-- Begin Supplied information --
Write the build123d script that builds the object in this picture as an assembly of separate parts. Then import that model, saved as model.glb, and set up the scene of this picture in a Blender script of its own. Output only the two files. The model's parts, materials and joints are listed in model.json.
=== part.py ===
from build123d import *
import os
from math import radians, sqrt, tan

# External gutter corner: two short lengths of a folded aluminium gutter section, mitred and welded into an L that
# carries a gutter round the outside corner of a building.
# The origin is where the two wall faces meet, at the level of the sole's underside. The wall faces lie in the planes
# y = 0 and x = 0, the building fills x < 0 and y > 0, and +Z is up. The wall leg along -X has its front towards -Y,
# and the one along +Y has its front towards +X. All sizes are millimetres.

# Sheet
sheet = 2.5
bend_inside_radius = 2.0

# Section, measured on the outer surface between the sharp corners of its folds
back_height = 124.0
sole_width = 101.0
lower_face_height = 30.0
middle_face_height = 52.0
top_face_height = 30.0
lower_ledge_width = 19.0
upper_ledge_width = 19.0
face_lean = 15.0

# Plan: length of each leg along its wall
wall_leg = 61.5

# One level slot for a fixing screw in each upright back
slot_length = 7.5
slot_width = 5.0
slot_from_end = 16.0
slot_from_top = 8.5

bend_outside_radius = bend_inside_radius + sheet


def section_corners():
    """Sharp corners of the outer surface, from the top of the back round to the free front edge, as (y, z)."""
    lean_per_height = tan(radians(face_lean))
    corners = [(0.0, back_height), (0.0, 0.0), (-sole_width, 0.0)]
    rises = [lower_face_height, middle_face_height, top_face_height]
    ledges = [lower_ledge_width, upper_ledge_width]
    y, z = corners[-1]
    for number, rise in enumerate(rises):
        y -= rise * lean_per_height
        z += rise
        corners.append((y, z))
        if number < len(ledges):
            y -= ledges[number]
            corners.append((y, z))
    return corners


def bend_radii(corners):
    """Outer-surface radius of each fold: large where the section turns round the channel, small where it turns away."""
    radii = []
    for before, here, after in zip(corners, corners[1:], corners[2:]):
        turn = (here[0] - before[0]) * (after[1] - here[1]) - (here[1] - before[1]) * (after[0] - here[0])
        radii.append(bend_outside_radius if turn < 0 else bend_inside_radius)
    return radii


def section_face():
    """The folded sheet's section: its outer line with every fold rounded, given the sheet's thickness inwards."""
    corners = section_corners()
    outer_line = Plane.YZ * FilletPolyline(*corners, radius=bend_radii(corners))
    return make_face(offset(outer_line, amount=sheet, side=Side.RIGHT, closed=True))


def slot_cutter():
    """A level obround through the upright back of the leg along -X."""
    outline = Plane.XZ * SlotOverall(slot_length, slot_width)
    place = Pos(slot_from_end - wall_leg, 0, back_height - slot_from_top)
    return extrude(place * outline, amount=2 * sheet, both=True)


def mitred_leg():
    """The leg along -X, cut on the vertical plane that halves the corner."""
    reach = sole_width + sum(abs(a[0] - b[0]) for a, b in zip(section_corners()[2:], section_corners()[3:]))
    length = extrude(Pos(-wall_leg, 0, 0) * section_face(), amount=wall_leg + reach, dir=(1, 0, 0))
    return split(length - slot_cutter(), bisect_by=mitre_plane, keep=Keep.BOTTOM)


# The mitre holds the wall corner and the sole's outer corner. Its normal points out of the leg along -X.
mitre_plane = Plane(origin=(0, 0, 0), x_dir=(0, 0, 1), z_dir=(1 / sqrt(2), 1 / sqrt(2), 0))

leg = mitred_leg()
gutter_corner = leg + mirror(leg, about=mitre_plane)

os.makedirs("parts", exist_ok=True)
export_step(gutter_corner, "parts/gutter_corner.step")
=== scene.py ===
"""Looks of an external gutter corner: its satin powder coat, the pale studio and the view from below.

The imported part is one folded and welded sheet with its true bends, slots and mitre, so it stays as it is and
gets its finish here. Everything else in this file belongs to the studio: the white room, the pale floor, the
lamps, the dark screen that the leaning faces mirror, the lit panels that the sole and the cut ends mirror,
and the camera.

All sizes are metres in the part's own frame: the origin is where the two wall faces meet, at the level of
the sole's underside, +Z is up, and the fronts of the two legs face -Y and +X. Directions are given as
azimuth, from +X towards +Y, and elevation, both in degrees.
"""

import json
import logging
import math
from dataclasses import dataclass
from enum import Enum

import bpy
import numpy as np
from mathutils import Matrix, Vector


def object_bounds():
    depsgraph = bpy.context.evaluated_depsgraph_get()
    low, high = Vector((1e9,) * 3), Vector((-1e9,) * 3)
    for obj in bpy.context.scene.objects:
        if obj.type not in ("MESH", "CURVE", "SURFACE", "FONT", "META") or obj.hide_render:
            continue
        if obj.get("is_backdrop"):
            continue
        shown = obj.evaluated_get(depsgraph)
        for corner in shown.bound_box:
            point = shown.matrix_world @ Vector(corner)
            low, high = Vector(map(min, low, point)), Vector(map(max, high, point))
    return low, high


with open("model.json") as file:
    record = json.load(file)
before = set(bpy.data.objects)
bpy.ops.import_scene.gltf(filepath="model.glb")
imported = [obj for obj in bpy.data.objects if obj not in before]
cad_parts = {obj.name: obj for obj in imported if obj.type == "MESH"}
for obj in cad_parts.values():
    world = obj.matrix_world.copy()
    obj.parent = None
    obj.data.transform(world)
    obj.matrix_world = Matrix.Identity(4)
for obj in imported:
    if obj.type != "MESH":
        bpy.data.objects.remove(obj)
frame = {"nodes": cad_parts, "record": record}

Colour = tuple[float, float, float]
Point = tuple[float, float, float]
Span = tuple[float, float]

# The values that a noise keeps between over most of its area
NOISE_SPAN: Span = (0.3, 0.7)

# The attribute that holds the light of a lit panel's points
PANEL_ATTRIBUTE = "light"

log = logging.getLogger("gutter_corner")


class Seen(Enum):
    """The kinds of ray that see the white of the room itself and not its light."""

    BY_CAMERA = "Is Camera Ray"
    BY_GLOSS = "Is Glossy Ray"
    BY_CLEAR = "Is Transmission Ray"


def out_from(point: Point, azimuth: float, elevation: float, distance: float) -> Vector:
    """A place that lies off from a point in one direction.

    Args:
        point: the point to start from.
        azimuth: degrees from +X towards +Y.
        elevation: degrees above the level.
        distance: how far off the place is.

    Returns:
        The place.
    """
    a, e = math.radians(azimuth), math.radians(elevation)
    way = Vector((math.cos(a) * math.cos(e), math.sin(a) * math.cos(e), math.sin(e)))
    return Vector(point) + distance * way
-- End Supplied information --
-- Begin Supplied information --
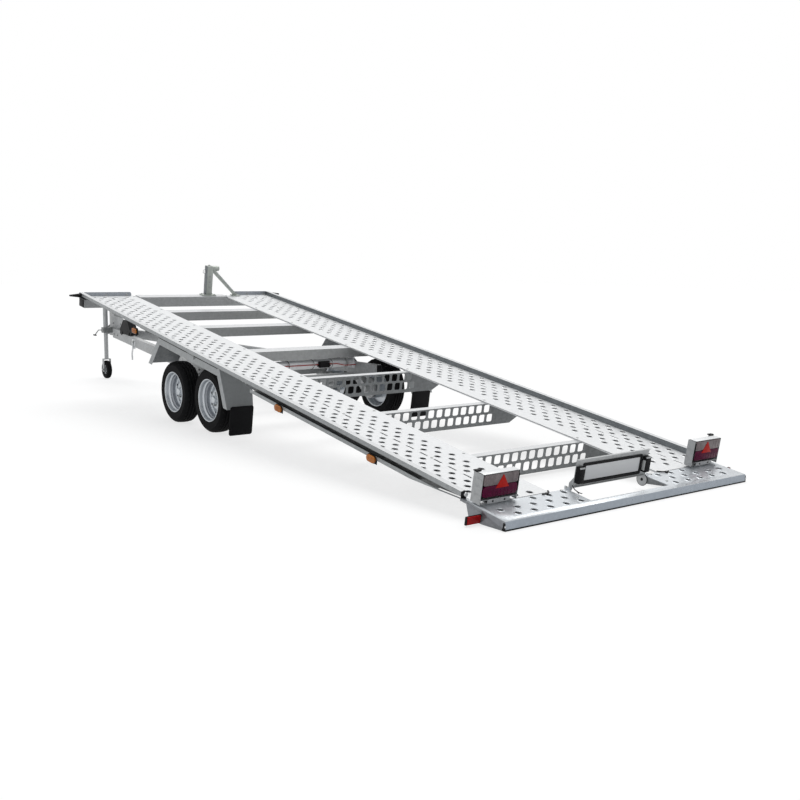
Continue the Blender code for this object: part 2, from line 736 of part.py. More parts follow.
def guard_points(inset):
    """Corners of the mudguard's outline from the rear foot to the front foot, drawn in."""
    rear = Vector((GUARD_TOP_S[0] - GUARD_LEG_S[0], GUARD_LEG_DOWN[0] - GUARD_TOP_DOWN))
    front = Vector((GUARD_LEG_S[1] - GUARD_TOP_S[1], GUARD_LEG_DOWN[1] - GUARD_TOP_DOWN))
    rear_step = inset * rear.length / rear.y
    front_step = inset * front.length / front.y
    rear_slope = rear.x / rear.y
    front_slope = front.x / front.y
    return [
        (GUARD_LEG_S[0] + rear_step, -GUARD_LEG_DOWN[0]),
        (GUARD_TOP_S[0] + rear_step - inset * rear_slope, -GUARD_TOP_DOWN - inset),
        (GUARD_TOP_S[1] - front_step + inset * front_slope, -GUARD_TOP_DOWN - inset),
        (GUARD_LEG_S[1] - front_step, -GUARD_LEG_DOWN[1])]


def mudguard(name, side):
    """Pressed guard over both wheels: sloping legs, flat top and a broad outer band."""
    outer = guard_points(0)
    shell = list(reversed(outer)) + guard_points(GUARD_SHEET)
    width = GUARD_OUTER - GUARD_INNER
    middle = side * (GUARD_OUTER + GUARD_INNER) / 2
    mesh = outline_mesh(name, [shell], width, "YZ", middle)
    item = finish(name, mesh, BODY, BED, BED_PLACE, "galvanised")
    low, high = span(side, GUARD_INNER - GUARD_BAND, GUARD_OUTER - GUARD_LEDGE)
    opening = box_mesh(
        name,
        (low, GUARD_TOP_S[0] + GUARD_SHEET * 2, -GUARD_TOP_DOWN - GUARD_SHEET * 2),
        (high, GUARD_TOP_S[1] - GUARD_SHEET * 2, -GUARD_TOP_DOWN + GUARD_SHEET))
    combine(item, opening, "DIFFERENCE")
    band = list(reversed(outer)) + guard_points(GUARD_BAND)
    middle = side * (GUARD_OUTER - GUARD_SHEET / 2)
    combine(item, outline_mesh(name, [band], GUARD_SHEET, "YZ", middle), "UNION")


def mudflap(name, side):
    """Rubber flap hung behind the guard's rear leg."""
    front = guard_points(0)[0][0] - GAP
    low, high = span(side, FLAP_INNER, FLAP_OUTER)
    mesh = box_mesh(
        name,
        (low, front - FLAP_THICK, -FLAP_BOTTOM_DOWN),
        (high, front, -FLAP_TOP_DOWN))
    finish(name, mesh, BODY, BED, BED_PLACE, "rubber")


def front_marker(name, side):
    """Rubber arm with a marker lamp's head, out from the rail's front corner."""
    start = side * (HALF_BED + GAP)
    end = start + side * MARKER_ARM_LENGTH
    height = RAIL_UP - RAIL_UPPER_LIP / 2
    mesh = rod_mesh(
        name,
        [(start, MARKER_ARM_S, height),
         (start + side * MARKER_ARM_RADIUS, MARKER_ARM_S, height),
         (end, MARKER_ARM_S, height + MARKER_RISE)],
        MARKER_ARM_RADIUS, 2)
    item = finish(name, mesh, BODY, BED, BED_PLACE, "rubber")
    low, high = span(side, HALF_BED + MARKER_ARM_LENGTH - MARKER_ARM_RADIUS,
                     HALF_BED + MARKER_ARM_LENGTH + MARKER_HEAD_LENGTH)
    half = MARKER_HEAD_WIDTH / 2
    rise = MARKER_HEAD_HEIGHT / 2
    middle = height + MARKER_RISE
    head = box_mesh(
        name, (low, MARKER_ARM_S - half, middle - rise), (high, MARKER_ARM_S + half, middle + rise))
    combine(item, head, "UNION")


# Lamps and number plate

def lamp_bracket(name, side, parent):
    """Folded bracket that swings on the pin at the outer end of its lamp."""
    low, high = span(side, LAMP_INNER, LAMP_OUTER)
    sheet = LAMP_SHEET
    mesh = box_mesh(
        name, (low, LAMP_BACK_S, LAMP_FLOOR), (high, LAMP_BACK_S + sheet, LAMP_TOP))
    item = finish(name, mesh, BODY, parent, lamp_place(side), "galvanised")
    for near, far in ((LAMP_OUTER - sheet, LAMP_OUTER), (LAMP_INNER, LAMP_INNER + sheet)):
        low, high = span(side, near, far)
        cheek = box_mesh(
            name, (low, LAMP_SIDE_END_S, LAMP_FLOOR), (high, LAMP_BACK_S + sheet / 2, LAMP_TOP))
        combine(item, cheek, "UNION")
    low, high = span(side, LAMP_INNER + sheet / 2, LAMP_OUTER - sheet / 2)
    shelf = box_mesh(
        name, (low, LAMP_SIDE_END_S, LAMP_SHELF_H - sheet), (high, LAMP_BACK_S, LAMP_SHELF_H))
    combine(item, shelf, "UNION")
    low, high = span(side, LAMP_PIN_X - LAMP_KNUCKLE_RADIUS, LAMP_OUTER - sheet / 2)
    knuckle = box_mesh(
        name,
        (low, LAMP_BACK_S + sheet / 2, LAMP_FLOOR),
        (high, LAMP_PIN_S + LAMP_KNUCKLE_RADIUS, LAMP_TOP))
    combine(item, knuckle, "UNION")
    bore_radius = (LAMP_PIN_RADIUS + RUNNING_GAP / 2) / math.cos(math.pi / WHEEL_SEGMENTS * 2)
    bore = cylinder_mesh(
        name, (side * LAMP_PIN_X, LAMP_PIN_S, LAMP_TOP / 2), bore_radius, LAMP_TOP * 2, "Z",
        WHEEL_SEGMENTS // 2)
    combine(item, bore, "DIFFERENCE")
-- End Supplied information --
Exercise details:
Repeat word for word the lines from the line containing "leg = mitred_leg()" to the line containing "before = set(bpy.data.objects)", both lines included; nothing else should appear.

Output below:
leg = mitred_leg()
gutter_corner = leg + mirror(leg, about=mitre_plane)

os.makedirs("parts", exist_ok=True)
export_step(gutter_corner, "parts/gutter_corner.step")
=== scene.py ===
"""Looks of an external gutter corner: its satin powder coat, the pale studio and the view from below.

The imported part is one folded and welded sheet with its true bends, slots and mitre, so it stays as it is and
gets its finish here. Everything else in this file belongs to the studio: the white room, the pale floor, the
lamps, the dark screen that the leaning faces mirror, the lit panels that the sole and the cut ends mirror,
and the camera.

All sizes are metres in the part's own frame: the origin is where the two wall faces meet, at the level of
the sole's underside, +Z is up, and the fronts of the two legs face -Y and +X. Directions are given as
azimuth, from +X towards +Y, and elevation, both in degrees.
"""

import json
import logging
import math
from dataclasses import dataclass
from enum import Enum

import bpy
import numpy as np
from mathutils import Matrix, Vector


def object_bounds():
    depsgraph = bpy.context.evaluated_depsgraph_get()
    low, high = Vector((1e9,) * 3), Vector((-1e9,) * 3)
    for obj in bpy.context.scene.objects:
        if obj.type not in ("MESH", "CURVE", "SURFACE", "FONT", "META") or obj.hide_render:
            continue
        if obj.get("is_backdrop"):
            continue
        shown = obj.evaluated_get(depsgraph)
        for corner in shown.bound_box:
            point = shown.matrix_world @ Vector(corner)
            low, high = Vector(map(min, low, point)), Vector(map(max, high, point))
    return low, high


with open("model.json") as file:
    record = json.load(file)
before = set(bpy.data.objects)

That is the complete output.